Особенно глубоким уколом должно было остаться в нем поведение Анри II в вопросе брака Ричарда и его наследственных прав. Миром, который был в 1174 году заключен между Анри и Людовиком VII, предположен брак Ричарда с дочерью Людовика Аделаидой (Алисой). Анри немедленно увез ее к своему двору. Но через некоторое время во Францию стали проникать слухи о том, что после смерти своей наложницы Розамунды, когда Алиса была еще почти девочкой, король поступил с нею нечестно (quam post mortem Rosamundae defloravit). He сразу, вероятно, эти слухи дошли до Ричарда, и время от времени, когда французский король (с 1187 года им был уже Филипп-Август) поднимал вопрос об осуществлении брака, Ричард сперва настойчиво поддерживал перед отцом свои права. Потом, однако, он столь же упорно начал отказываться от них, вероятно осведомленный о настоящем положении дела.

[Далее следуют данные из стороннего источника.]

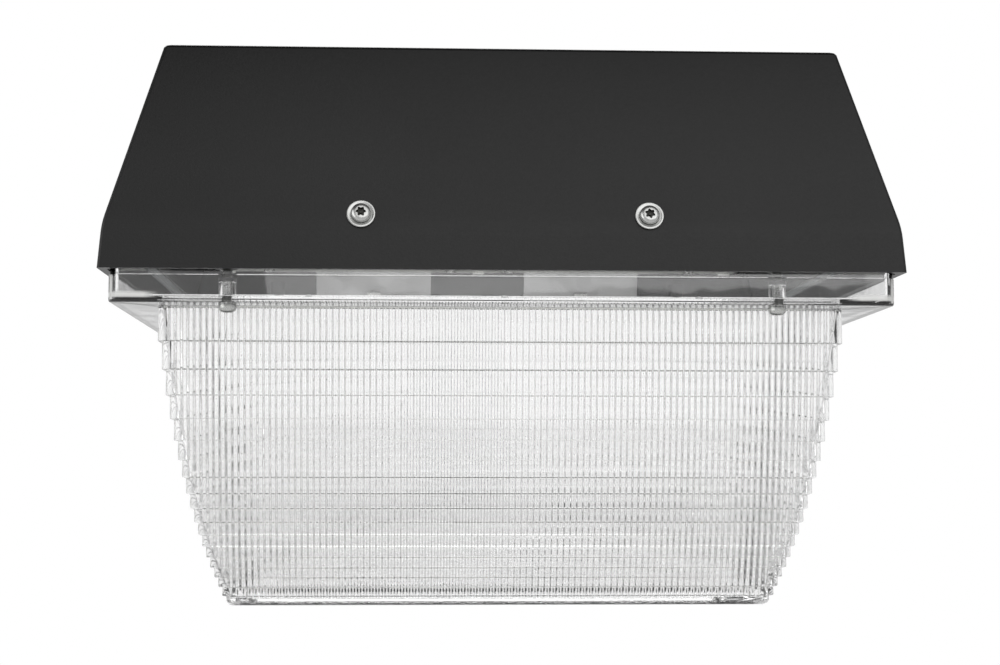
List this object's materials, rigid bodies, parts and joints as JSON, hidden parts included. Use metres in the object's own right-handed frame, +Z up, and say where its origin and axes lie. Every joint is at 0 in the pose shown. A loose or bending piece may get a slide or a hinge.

Между тем вопрос о женитьбе принца получал очень серьезное значение с момента, когда старший брат его, Анри III (в 1183 году), а затем и младший, Жоффруа Бретанский (1186 год), были унесены злокачественной лихорадкой, и «граф Пиктавии» оказался естественным наследником Нормандии, а в дальнейшем — Анжу и Англии. Здесь ревнивый старый король, прежде интриговавший всячески против старшего и третьего сына (вступившего в нежную дружбу с Филиппом-Августом), сосредоточивает враждебное внимание на новом наследнике.

23

В конце 1187 года, когда при внезапном вторжении Филиппа в Иссуден Ричард и Иоанн поспешили на помощь отцу, Анри отклонил ее, заключив таинственное соглашение с Филиппом. Как обнаружилось впоследствии, в нем предполагалось, обвенчав Алису не с Ричардом, но с Иоанном, сделать супругов наследниками Аквитании, Нормандии, Анжу и Англии. Текст этих соглашений Филипп показал Ричарду.